The main event of the night, Yousafzai’s speech, began with an anecdote from his childhood. He spoke of growing up in Swat Valley in Pakistan, detailing the difficulties of living without working plumbing, and the way that children, when relieving themselves at night, would have shouted conversations with their family members so as not to feel afraid of the darkness and the silence.


He compared this story to the situation he and his family were faced with under Taliban rule in Pakistan: speak or be silent.


“When you break the silence it strengthens you,” Yousafzai said.


He spoke of his experience living under the Taliban, citing a poem by Martin Niemoller about the Holocaust. The first and last verse read: “First they came for the socialists, and I did not speak out — Because I was not a socialist … Then they came for me — and there was no one left to speak for me.”


“They started targeting all police, slaughtered them, hanged them upside down, and many people said ‘It’s okay, police are police, we are not the targets, we are not the victims.’ … Then they started taking money from rich businessmen; still people said ‘It’s alright,’” Yousafzai said.


He spoke about his family, both his wife (“She is the real power behind her daughter and her husband”) and his daughter, with whom he shares the 2014 Nobel Peace Prize.


A discussion panel followed Yousafzai’s address. In addition to him, three others took questions from audience members.

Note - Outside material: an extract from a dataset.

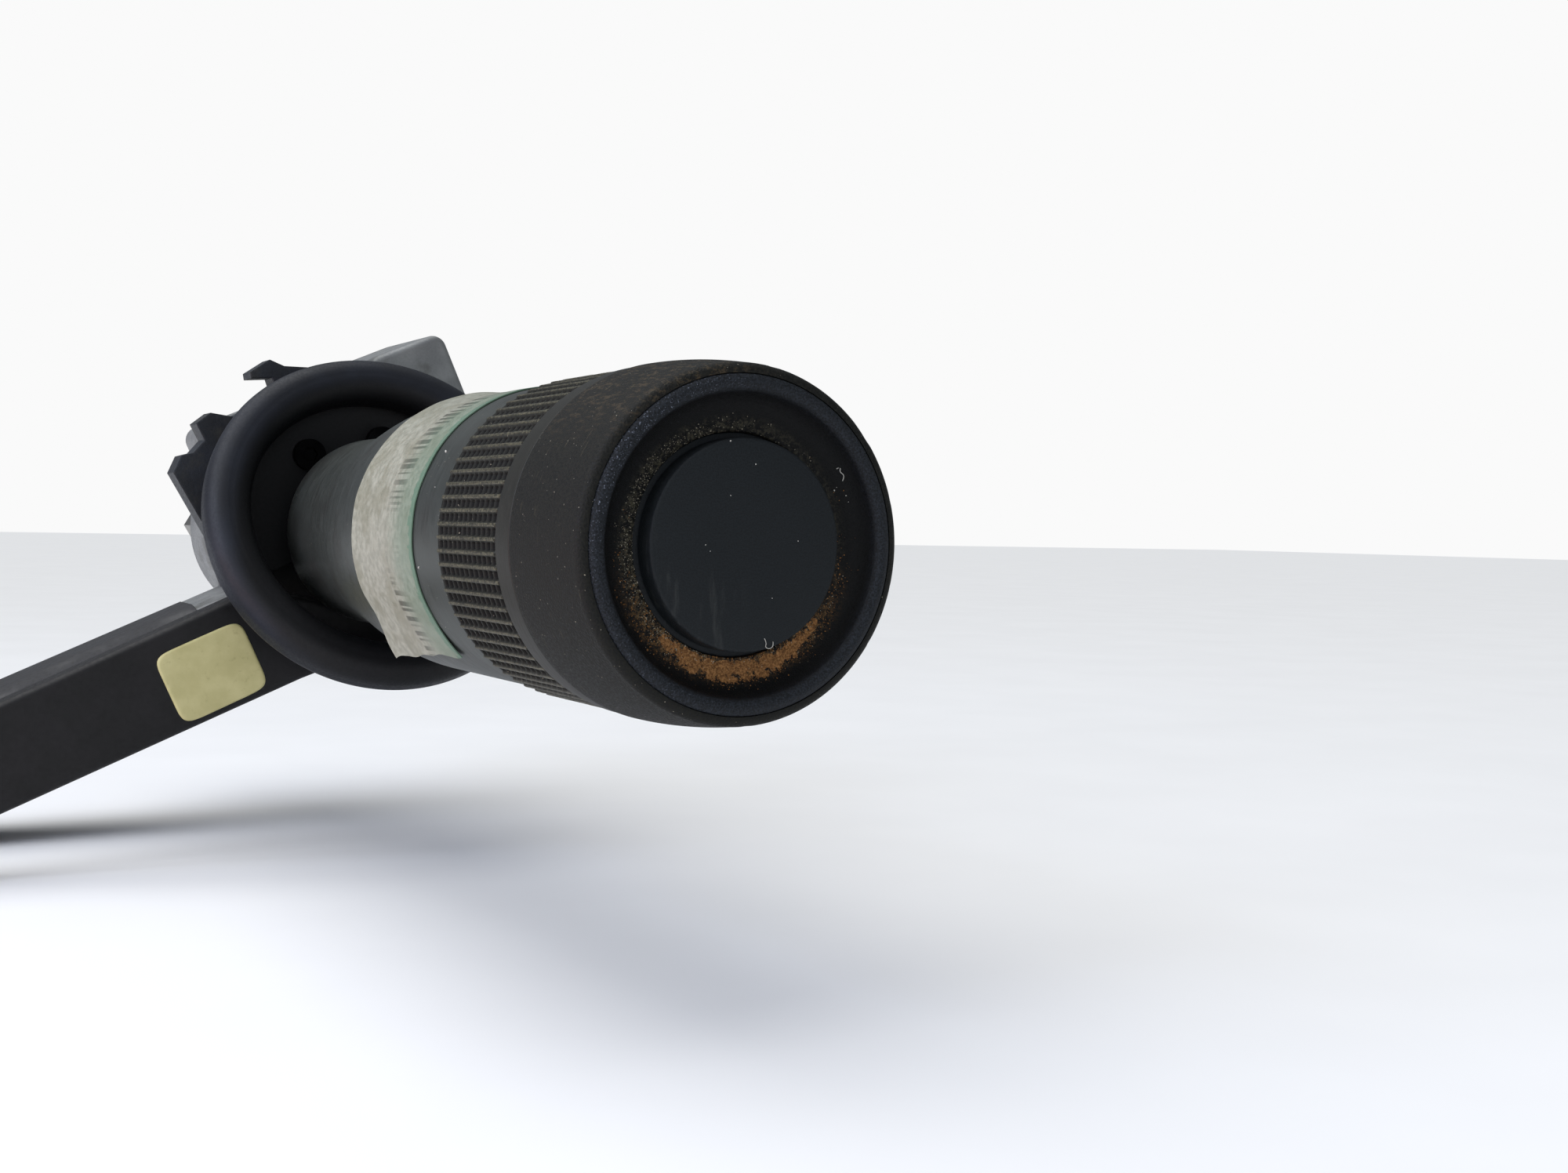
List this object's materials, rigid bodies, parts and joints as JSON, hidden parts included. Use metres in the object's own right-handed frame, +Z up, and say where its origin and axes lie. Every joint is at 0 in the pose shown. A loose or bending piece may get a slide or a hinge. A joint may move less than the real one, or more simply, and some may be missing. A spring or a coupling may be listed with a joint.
{
  "type": "fuel nozzle",
  "caption": "Straight dry-break fuel nozzle with a spring poppet in a dished nose, a knurled twist collar, a tilted guard ring, a side grip with squeeze lever and a swivel hose inlet.",
  "frame": {"origin": "centre of the poppet's outlet face, at the front of the nose", "axes": "+Y from the outlet face back along the barrel to the hose inlet, +Z up with the grip hanging down to the -X side"},
  "size_m": [0.1408, 0.248, 0.1021],
  "materials": {
    "nose_plastic": "moulded, fine pebble texture",
    "face_rubber": "moulded polyurethane, satin",
    "poppet_plastic": "moulded, matte",
    "lip_metal": "hard anodised, satin",
    "collar_metal": "hard anodised, knurled",
    "barrel_metal": "satin grey anodised",
    "nose_metal": "machined",
    "label_paper": "coated paper, worn",
    "guard_plastic": "moulded, smooth satin",
    "cast_metal": "die cast, blasted",
    "lug_metal": "satin, edges worn",
    "lever_metal": "powder coated black",
    "tag_plastic": "pale yellow vinyl",
    "grip_plastic": "moulded, textured",
    "brass": "machined",
    "bright_steel": "zinc plated",
    "spring_steel": "drawn wire",
    "seal_rubber": "nitrile",
    "swivel_metal": "nickel plated, turned"
  },
  "bodies": {
    "frame": {"nose_sleeve": "nose_plastic", "face_ring": "face_rubber", "lip_ring": "lip_metal", "barrel": "barrel_metal", "nose_body": "nose_metal", "poppet_guide": "nose_metal", "strainer": "nose_metal", "wrap_label": "label_paper", "guard_cowl": "guard_plastic", "rear_body": "cast_metal", "grip_end_cap": "cast_metal", "lug_plate": "lug_metal", "grip_front_shell": "grip_plastic", "grip_rear_shell": "grip_plastic", "gland_nut": "brass", "valve_seat": "brass", "valve_plug": "brass", "relief_cap": "brass", "lever_pin": "bright_steel", "relief_ball": "bright_steel", "cowl_screws": "bright_steel", "grip_screws": "bright_steel", "barrel_set_screws": "bright_steel", "lever_pin_clips": "bright_steel", "collar_retaining_ring": "bright_steel", "swivel_snap_ring": "bright_steel", "poppet_spring": "spring_steel", "valve_spring": "spring_steel", "relief_spring": "spring_steel", "nose_o_ring": "seal_rubber", "body_o_ring": "seal_rubber", "plug_o_ring": "seal_rubber", "swivel_o_ring": "seal_rubber", "stem_packing": "seal_rubber"},
    "poppet": {"poppet": "poppet_plastic", "poppet_o_ring": "seal_rubber", "poppet_stop_ring": "bright_steel"},
    "collar": {"knurled_collar": "collar_metal"},
    "lever": {"lever": "lever_metal", "lever_tag": "tag_plastic", "latch_pin": "bright_steel"},
    "latch": {"latch": "lever_metal"},
    "stem": {"valve_stem": "bright_steel", "valve_disc": "brass", "valve_disc_seal": "seal_rubber"},
    "inlet": {"inlet_swivel": "swivel_metal"}
  },
  "joints": [
    {"name": "poppet_slide", "type": "slide", "parent": "frame", "child": "poppet", "axis": [0, 1, 0], "range_m": [0, 0.007], "stiffness_N_per_m": 1500, "deforming": ["poppet_spring"]},
    {"name": "collar_turn", "type": "hinge", "parent": "frame", "child": "collar", "pos_m": [0, 0.035, 0], "axis": [0, 1, 0], "range_deg": [0, 60]},
    {"name": "lever_squeeze", "type": "hinge", "parent": "frame", "child": "lever", "pos_m": [0.0193, 0.1515, -0.00892], "axis": [0.4067, 0, -0.9135], "range_deg": [0, 11], "stiffness_Nm_per_rad": 4},
    {"name": "stem_slide", "type": "slide", "parent": "frame", "child": "stem", "axis": [0, 1, 0], "range_m": [0, 0.003], "deforming": ["valve_spring"]},
    {"name": "latch_swing", "type": "hinge", "parent": "lever", "child": "latch", "pos_m": [-0.0934, 0.1515, -0.0533], "axis": [0.4067, 0, -0.9135], "range_deg": [0, 20], "stiffness_Nm_per_rad": 0.05},
    {"name": "inlet_swivel", "type": "hinge", "parent": "frame", "child": "inlet", "pos_m": [0, 0.23, 0], "axis": [0, 1, 0], "continuous": true}
  ],
  "couplings": [
    {"joint": "stem_slide", "follows": "lever_squeeze", "m_per_rad": 0.015}
  ]
}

The other members of the panel were Nazia Zeb, a Pakistan native who is now pursuing a degree at UW as well as working with women in Hamilton; Ahmad Shah, a teacher and founding member and president of GPCP; and Aly Ostrowski, peace and conflict studies masters student who worked on the GPCC founding documents.


The subjects of the audience’s questions were varied, ranging from how to deal with being discouraged by the overwhelming nature of a problem, to ways to inspire changes in Canadian attitudes on a structural level, to when the Yousafzai family plans to return to Pakistan (hopefully some time next year).


After the event, audience members asking questions, taking photos, and hoping to engage him in further discussion immediately surrounded Yousafzai.


He will be continuing his work with UW’s Centre for Peace Advancement, supporting the CPCC in its endeavours to propel peace education worldwide.


Ewert said, “The need for more effective peace education is evident every time we open a newspaper and read about the situation in the Middle East … what has emerged through our conversations [with Yousafzai] is a sense that there are several activities that we can do together, that we need to do together. Peace is interconnected, we are all in the same boat.”